begin Data supplied

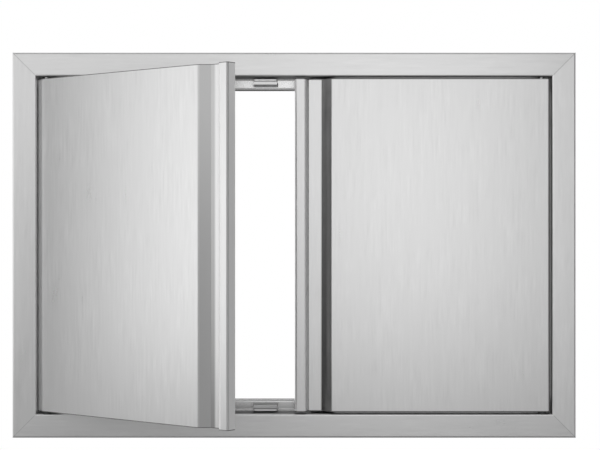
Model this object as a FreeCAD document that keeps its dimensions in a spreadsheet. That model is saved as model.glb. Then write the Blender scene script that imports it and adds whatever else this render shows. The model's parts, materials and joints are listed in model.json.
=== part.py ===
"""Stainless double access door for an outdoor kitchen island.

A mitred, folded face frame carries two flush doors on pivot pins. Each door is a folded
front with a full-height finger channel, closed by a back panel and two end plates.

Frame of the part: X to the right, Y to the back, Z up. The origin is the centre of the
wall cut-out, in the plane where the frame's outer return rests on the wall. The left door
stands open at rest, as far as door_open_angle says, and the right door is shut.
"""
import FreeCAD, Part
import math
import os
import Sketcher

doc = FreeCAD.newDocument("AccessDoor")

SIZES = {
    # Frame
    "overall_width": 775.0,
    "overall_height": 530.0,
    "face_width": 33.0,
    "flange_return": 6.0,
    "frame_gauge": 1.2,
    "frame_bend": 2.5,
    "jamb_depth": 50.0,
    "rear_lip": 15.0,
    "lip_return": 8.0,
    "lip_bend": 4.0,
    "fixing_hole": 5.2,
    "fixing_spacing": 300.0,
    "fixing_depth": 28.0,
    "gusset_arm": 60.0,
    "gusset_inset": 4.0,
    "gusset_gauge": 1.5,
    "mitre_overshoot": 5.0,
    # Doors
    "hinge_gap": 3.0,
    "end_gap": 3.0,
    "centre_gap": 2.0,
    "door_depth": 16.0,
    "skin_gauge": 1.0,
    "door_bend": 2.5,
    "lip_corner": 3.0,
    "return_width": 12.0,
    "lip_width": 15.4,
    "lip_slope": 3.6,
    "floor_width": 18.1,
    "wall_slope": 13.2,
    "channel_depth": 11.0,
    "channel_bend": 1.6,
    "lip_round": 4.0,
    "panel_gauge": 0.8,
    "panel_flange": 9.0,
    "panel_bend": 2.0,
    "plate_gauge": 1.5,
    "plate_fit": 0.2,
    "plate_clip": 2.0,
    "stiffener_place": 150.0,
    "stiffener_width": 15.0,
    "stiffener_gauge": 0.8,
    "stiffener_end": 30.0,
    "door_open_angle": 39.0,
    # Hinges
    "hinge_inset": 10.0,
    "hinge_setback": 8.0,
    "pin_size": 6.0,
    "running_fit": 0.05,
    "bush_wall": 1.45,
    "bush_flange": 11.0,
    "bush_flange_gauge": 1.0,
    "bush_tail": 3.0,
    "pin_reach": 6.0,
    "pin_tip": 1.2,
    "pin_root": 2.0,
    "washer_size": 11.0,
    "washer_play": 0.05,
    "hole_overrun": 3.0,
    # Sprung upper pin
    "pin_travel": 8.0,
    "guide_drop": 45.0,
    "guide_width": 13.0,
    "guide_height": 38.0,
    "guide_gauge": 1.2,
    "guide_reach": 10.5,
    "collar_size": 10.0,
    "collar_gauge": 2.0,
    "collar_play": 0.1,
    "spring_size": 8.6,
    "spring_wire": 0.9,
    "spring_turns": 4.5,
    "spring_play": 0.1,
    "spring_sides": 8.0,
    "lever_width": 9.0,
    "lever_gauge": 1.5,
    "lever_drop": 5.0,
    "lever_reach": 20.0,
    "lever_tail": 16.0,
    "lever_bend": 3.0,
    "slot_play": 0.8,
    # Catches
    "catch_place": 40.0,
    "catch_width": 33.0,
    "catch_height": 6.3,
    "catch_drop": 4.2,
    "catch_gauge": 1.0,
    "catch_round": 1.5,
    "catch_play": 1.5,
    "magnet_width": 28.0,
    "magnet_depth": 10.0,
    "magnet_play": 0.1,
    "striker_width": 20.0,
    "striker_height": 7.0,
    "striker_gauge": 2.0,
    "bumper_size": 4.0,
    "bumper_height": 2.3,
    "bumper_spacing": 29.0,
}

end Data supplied
begin Data supplied

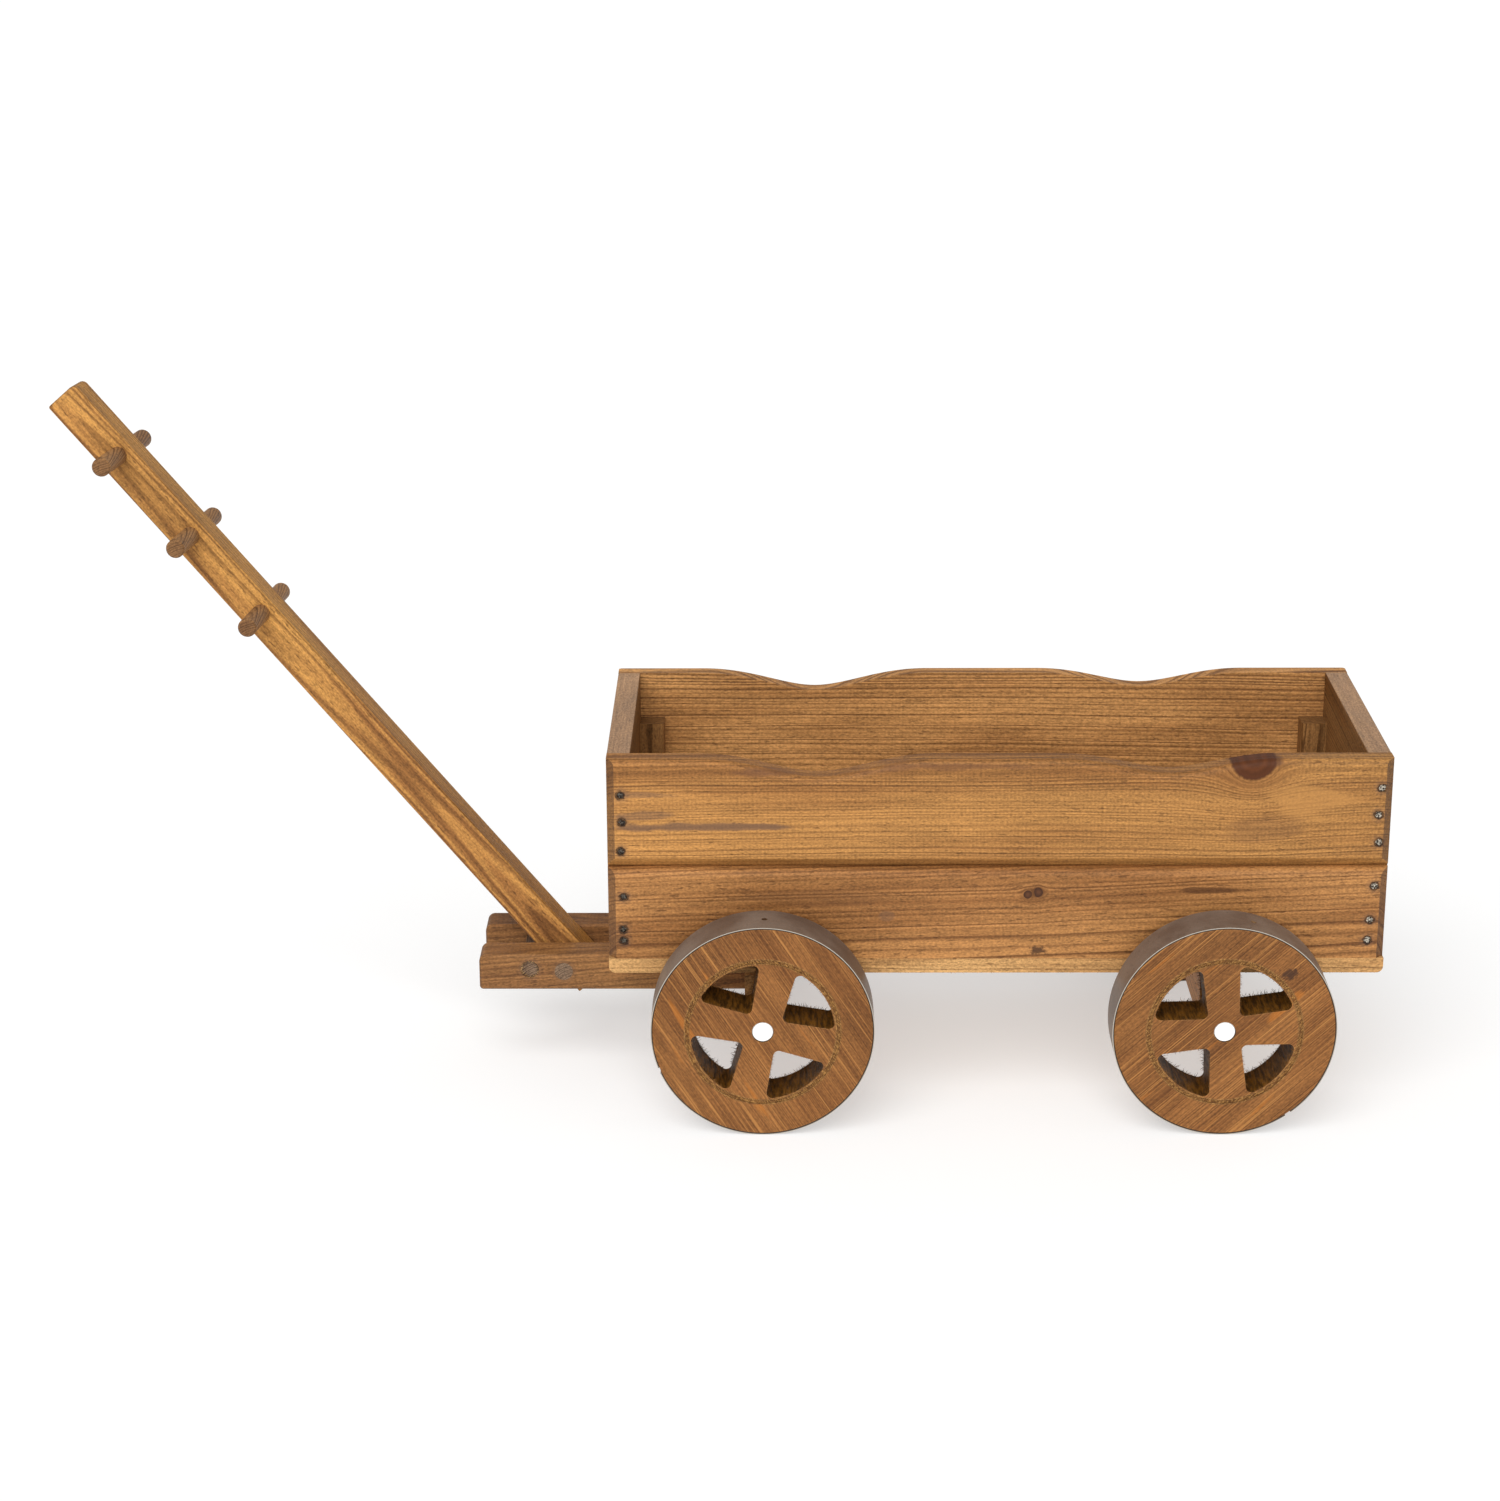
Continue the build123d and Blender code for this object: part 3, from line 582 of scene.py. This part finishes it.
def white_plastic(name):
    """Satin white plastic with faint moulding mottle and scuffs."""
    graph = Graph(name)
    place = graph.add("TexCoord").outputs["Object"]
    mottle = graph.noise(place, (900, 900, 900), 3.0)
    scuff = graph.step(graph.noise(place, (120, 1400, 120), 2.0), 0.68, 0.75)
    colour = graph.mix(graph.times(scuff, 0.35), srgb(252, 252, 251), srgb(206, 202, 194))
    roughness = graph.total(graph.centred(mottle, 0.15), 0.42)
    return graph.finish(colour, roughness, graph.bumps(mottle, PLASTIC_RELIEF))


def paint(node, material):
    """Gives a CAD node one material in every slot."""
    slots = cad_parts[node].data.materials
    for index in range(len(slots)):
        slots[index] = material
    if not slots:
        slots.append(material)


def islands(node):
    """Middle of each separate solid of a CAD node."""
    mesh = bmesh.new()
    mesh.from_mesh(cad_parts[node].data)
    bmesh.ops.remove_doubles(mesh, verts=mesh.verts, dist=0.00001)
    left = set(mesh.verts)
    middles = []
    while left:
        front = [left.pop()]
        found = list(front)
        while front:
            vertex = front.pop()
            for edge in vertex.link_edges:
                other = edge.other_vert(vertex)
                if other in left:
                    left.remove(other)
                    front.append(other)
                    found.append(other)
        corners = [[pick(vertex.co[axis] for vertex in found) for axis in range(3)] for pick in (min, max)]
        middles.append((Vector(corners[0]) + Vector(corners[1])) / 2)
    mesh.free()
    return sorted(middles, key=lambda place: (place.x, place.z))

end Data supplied

What to do:
Give again the run of lines that opens at the line with "Continue the build123d" and closes at the line with "slots.append(material)", exactly, and only that run.

The completed task:
Continue the build123d and Blender code for this object: part 3, from line 582 of scene.py. This part finishes it.
def white_plastic(name):
    """Satin white plastic with faint moulding mottle and scuffs."""
    graph = Graph(name)
    place = graph.add("TexCoord").outputs["Object"]
    mottle = graph.noise(place, (900, 900, 900), 3.0)
    scuff = graph.step(graph.noise(place, (120, 1400, 120), 2.0), 0.68, 0.75)
    colour = graph.mix(graph.times(scuff, 0.35), srgb(252, 252, 251), srgb(206, 202, 194))
    roughness = graph.total(graph.centred(mottle, 0.15), 0.42)
    return graph.finish(colour, roughness, graph.bumps(mottle, PLASTIC_RELIEF))


def paint(node, material):
    """Gives a CAD node one material in every slot."""
    slots = cad_parts[node].data.materials
    for index in range(len(slots)):
        slots[index] = material
    if not slots:
        slots.append(material)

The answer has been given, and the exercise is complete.